Task instructions: How many of the lines below include "Write"? Give the number and no other words.
-- Begin Data to process --
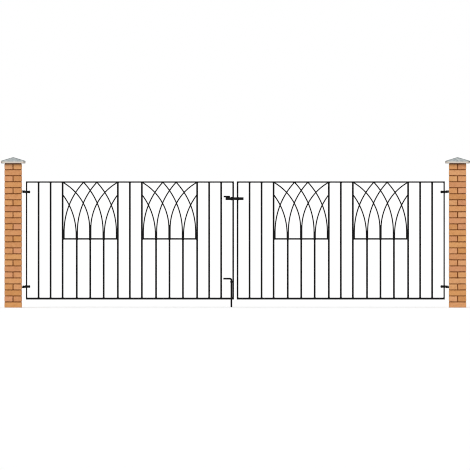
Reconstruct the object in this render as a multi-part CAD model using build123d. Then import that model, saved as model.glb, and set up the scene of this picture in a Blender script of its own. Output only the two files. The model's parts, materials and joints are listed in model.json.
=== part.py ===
"""Pair of wrought-iron driveway gate leaves between two brick piers.

Millimetres, +Z up. The origin is the centre of the left pier's base, +X runs
towards the right pier and -Y faces the street. The leaves are shown closed.
"""

import math
import os

from build123d import *

# Brick piers and their stone caps
brick_length = 215
brick_height = 65
mortar_joint = 10
course_count = 24
cap_side = 305
cap_edge = 32
cap_rise = 46
cap_tip = 10
cap_chamfer = 4
drip_inset = 16
drip_width = 10
drip_depth = 6

# Leaf layout, centre to centre of the upright bars
hinge_gap = 60
plain_bay = 150
outer_plain_bays = 3
middle_plain_bays = 2
panel_width = 690
panel_outer_bay = 177
meeting_gap = 55
ground_gap = 100
leaf_height = 1476

# Bar sections
frame_depth = 40
hinge_stile_width = 16
closing_stile_width = 20
top_rail_height = 17
bottom_rail_height = 24
bar_side = 22
panel_rail_height = 19
arch_side = 15

# Arched tracery, measured upwards from the panel rail
tracery_height = 692
long_arch_leg = 80
long_arch_reach = 238
corner_arch_leg = 123
side_arch_leg = 42
side_arch_height = 529
fork_weld = 40

# Hinges: a hook built into the pier carries an eye bolt through the stile
upper_hinge_drop = 128
lower_hinge_rise = 158
pivot_gap = 26
hook_height = 30
hook_width = 26
hook_root = 9
hook_arm = 8
hook_pin = 16
pin_end = 3
tang_side = 16
tang_length = 80
eye_width = 30
bore_play = 0.1
eye_play = 0.3
shank_width = 20
shank_play = 0.2
shank_end = 4
nut_width = 30
nut_thickness = 10
hinge_block_side = 30
hinge_block_length = 24

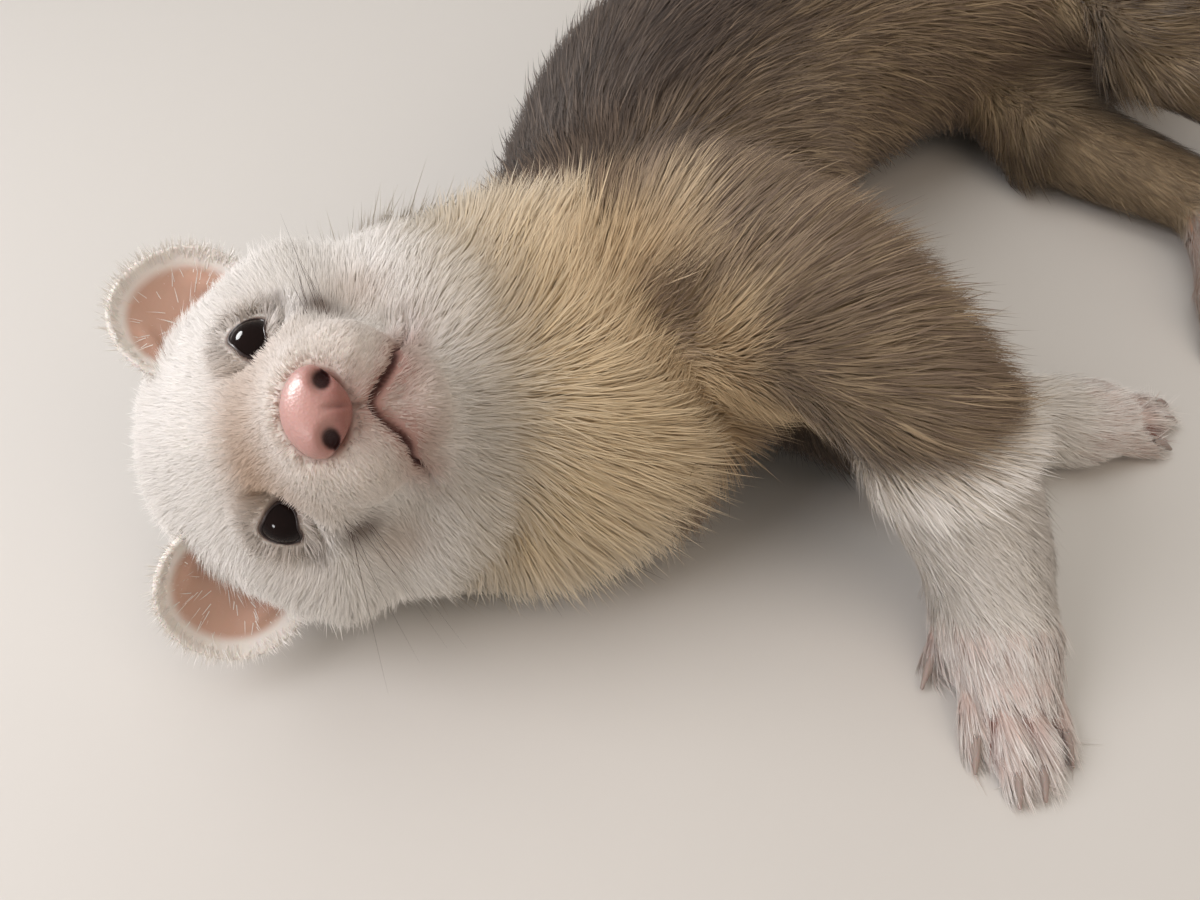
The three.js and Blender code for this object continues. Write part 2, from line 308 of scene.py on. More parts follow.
skinMaking = {
    "voxel": 1.55,  # mm
    "closeGap": 0.25,  # each solid is grown by this, so that the parting cuts close
    "smoothRounds": 34,
    "hold": {"head": 0.35, "paw": 0.06, "forearm": 0.4, "shank": 0.4, "tail": 0.6},  # share of the smoothing
    "finePatch": {"face": 24, "eye": 7.5, "mouth": 3.2, "pawHigh": 22},  # mm, where the skin is finer
}

# Coat by node, in mm: how deep it stands, how long its hairs are, and how many stand on a square mm
coatByNode = {
    "head": (3.0, 6.0, 10.5),
    "neck": (6.0, 14.0, 5.3),
    "chest": (6.5, 16.0, 4.1),
    "belly": (6.5, 16.0, 2.2),
    "rump": (6.5, 16.0, 2.2),
    "upper_arm": (4.6, 12.0, 4.9),
    "forearm": (1.3, 7.5, 7.0),
    "forepaw": (0.8, 8.5, 8.5),
    "thigh": (5.0, 13.0, 2.5),
    "shank": (1.5, 8.0, 2.9),
    "hindpaw": (0.6, 6.5, 4.4),
    "tail": (5.0, 15.0, 2.4),
}


def nodeKind(name):
    return next(kind for kind in coatByNode if name.startswith(kind))


def subdivideWhere(bm, chosen):
    bm.faces.ensure_lookup_table()
    edges = {e for i in np.flatnonzero(chosen) for e in bm.faces[i].edges}
    bmesh.ops.subdivide_edges(bm, edges=list(edges), cuts=1, use_grid_fill=True)


def faceSpots(bm):
    return np.array([f.calc_center_median() for f in bm.faces]) / mm


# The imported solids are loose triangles, so a copy is merged first
def mergedCopy(name):
    bm = bmesh.new()
    bm.from_mesh(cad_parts[name].data)
    bmesh.ops.remove_doubles(bm, verts=bm.verts, dist=0.002 * mm)
    return bm


def makeSkinForm():
    joined = bmesh.new()
    for name in fleshNodes:
        solid = mergedCopy(name)
        solid.normal_update()
        for vert in solid.verts:
            vert.co += vert.normal * skinMaking["closeGap"] * mm
        grown = meshFrom(solid, "grown")
        joined.from_mesh(grown)
        bpy.data.meshes.remove(grown)
    form = addObject("skinForm", meshFrom(joined, "skinForm"))
    remesh = form.modifiers.new("voxels", "REMESH")
    remesh.mode = "VOXEL"
    remesh.voxel_size = skinMaking["voxel"] * mm
    mesh = bpy.data.meshes.new_from_object(form.evaluated_get(bpy.context.evaluated_depsgraph_get()))
    bpy.data.objects.remove(form)
    bm = bmesh.new()
    bm.from_mesh(mesh)
    fine = skinMaking["finePatch"]
    spots = faceSpots(bm)
    local = toHead(spots)
    onFace = (local[:, 0] > 4) & (local[:, 2] > -fine["face"]) & (np.abs(local[:, 1]) < fine["face"])
    low = np.flatnonzero(spots[:, 2] < fine["pawHigh"])
    onPaw = np.zeros(len(spots), bool)
    onPaw[low] = ["paw" in n for n in nearestNodes(spots[low])]
    subdivideWhere(bm, onFace | onPaw)
    local = toHead(faceSpots(bm))
    near = distanceTo(local, mouthCurve()) < fine["mouth"]
    for side in (1, -1):
        near |= np.linalg.norm(local - mirrored(head["eye"], side), axis=1) < fine["eye"]
    subdivideWhere(bm, near)
    bmesh.ops.triangulate(bm, faces=[f for f in bm.faces if len(f.verts) > 4])
    bm.to_mesh(mesh)
    bm.free()
    return mesh


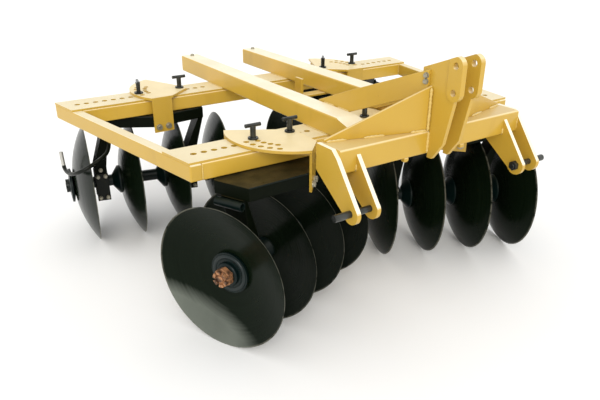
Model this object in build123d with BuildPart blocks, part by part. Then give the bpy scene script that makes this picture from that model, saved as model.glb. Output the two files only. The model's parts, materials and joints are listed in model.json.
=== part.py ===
"""Three-point tandem disc harrow: a welded frame on four disc gangs.

Millimetres. +Z is up and the floor is Z = 0. The hitch faces -Y, and the
machine's left side is +X. The origin is on the floor under the middle of
the machine.
"""

import os
from math import cos, radians, sin

from build123d import *

# Frame plan
toolbar_width = 186.0
toolbar_gap = 46.0
tube_height = 68.0
plate_thick = 9.0
rear_edge_y = 662.0
frame_length = 1130.0
rear_half = 1083.0
front_half = 893.0
side_bar_width = 50.0

# Hole rows in the toolbar plates
hole_pitch = 44.5
hole_radius = 13.0
rear_row_end = 1001.0
rear_row_count = 16
front_row_end = 834.0
front_row_count = 13
pivot_hole_rear = 12
pivot_hole_front = 10

# Rails
rail_width = 106.0
rail_height = 88.0
rail_inset = 152.0
rail_rear_y = 988.0
rail_slope_ahead = 48.0
rail_nose_height = 34.0

# Hitch bar, lower lugs and pins
bar_ahead = 384.0
bar_rise = 85.0
bar_depth = 127.0
bar_height = 92.0
lower_hitch_span = 898.0
lug_gap = 74.0
lug_thick = 18.0
lug_corner = 26.0
lug_pin_ahead = 90.0
lug_pin_drop = 205.0
lug_end_radius = 41.0
lower_pin_radius = 14.2
lower_pin_out = 72.0
lower_shank_radius = 13.0
lower_pin_in = 16.0

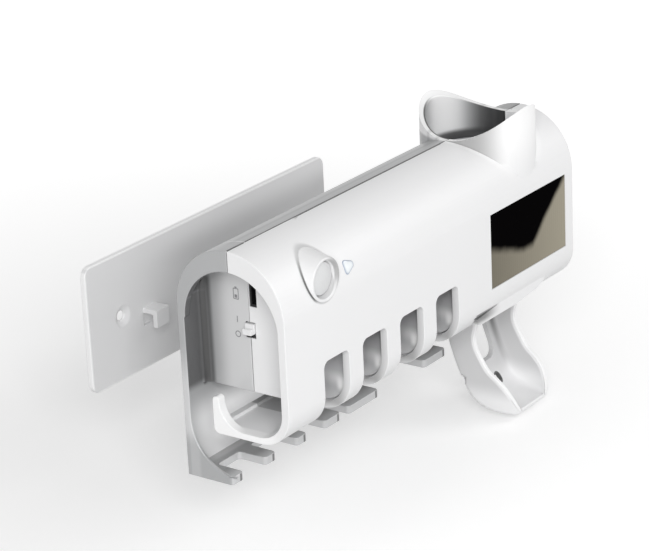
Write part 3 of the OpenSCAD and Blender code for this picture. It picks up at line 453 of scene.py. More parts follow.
@dataclass(frozen=True)
class MouldedPlastic:
    """Moulded plastic with mottling and a fine skin.

    Attributes:
        name: material name.
        colour: linear base colour.
        roughness: mean roughness.
        mottle: how much the colour wanders.
        peel_scale: size of the skin's grain, larger is finer.
        peel: depth of the grain, 0 to 1.
        bump_mm: height of the full grain in millimetres.
        coat: strength of the glossy top layer.
        coat_roughness: roughness of that layer.
        metallic: share of metal flake look.
        alpha: 1 for opaque.
        specular: strength of the plain reflection.
        marks: painted shade and painted highlights laid over it by the piece's own attributes, by name.
        shades: painted light and painted shade laid over it in places, and dark joint lines.
    """

    name: str
    colour: Colour
    roughness: float = 0.3
    mottle: float = 0.03
    peel_scale: float = 900.0
    peel: float = 0.4
    bump_mm: float = 0.01
    coat: float = 0.0
    coat_roughness: float = 0.06
    metallic: float = 0.0
    alpha: float = 1.0
    specular: float = 0.5
    marks: tuple[tuple[str, Colour], ...] = ()
    shades: tuple[Shade, ...] = ()

    def make(self, skin: Tree) -> bpy.types.Material:
        """Builds the material.

        Args:
            skin: the moulded plastic node group.

        Returns:
            The material.
        """
        material, tree, shader = new_material(self.name)
        group = group_node(tree, skin, {
            "Base": self.colour, "Mottle": self.mottle, "Roughness": self.roughness, "Peel scale": self.peel_scale,
            "Peel": self.peel,
        })
        raise_skin(tree, shader, group.outputs["Height"], self.bump_mm)
        colour = group.outputs["Color"]
        for label, other in self.marks:
            colour = mix_node(tree, colour, other, attribute_node(tree, label))
        for shade in self.shades:
            colour = shade.lay(tree, colour)
        fill(tree, shader, {
            "Base Color": colour, "Roughness": group.outputs["Roughness"], "Coat Weight": self.coat,
            "Coat Roughness": self.coat_roughness, "Metallic": self.metallic, "Alpha": self.alpha,
            "Specular IOR Level": self.specular,
        })
        return material


@dataclass(frozen=True)
class DrawnSteel:
    """Steel with fine drawn lines.

    Attributes:
        name: material name.
        colour: linear base colour.
        roughness: mean roughness.
        line_mm: height of the lines in millimetres.
    """

    name: str = "drawn_steel"
    colour: Colour = (0.6, 0.6, 0.62)
    roughness: float = 0.3
    line_mm: float = 0.01

    def make(self, lines: Tree) -> bpy.types.Material:
        """Builds the material.

        Args:
            lines: the drawn metal node group.

        Returns:
            The material.
        """
        material, tree, shader = new_material(self.name)
        group = group_node(tree, lines, {"Base": self.colour, "Roughness": self.roughness})
        raise_skin(tree, shader, group.outputs["Height"], self.line_mm)
        fill(tree, shader, {
            "Base Color": group.outputs["Color"], "Roughness": group.outputs["Roughness"], "Metallic": 1.0,
        })
        return material


@dataclass(frozen=True)
class MilkyLens:
    """Milky lens moulded in narrow upright strips.

    Attributes:
        name: material name.
        colour: linear base colour.
        strip_mm: width of a strip.
        depth_mm: height of the ridge between two strips.
    """

    name: str = "sensor_lens"
    colour: Colour = (0.7, 0.705, 0.71)
    strip_mm: float = 1.7
    depth_mm: float = 0.05

    def make(self, skin: Tree) -> bpy.types.Material:
        """Builds the material. Its relief is a sawtooth along X whose slopes are rounded to S curves.

        Args:
            skin: the moulded plastic node group.

        Returns:
            The material.
        """
        material, tree, shader = new_material(self.name)
        _, split = place_nodes(tree)
        half = self.strip_mm * MM / 2
        strip = math_node(tree, "PINGPONG", split.outputs["X"], half)
        raise_skin(tree, shader, range_node(tree, strip, 0.0, half, smooth=True), self.depth_mm)
        group = group_node(tree, skin, {"Base": self.colour, "Mottle": 0.06, "Roughness": 0.32})
        fill(tree, shader, {
            "Base Color": group.outputs["Color"], "Roughness": group.outputs["Roughness"], "Coat Weight": 0.2,
        })
        return material


@dataclass(frozen=True)
class RimmedLight:
    """Pale light window that darkens to grey blue at its rim, by the piece's own rim attribute.

    Attributes:
        name: material name.
        middle: linear colour of the pale part.
        rim: linear colour of the rim.
        cloud: how much the cloud in the pale part darkens it.
    """

    name: str = "light_window"
    middle: Colour = (0.93, 0.97, 0.99)
    rim: Colour = (0.36, 0.42, 0.52)
    cloud: float = 0.88

    def make(self) -> bpy.types.Material:
        """Builds the material, with a soft cloud in the pale part.

        Returns:
            The material.
        """
        material, tree, shader = new_material(self.name)
        place, _ = place_nodes(tree)
        clouded = tuple(self.cloud * c for c in self.middle)
        pale = mix_node(tree, self.middle, clouded, noise_node(tree, place, scale=300.0))
        fill(tree, shader, {
            "Base Color": mix_node(tree, pale, self.rim, attribute_node(tree, "rim")), "Roughness": 0.15,
            "Coat Weight": 0.4,
        })
        return material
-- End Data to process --
Result: 2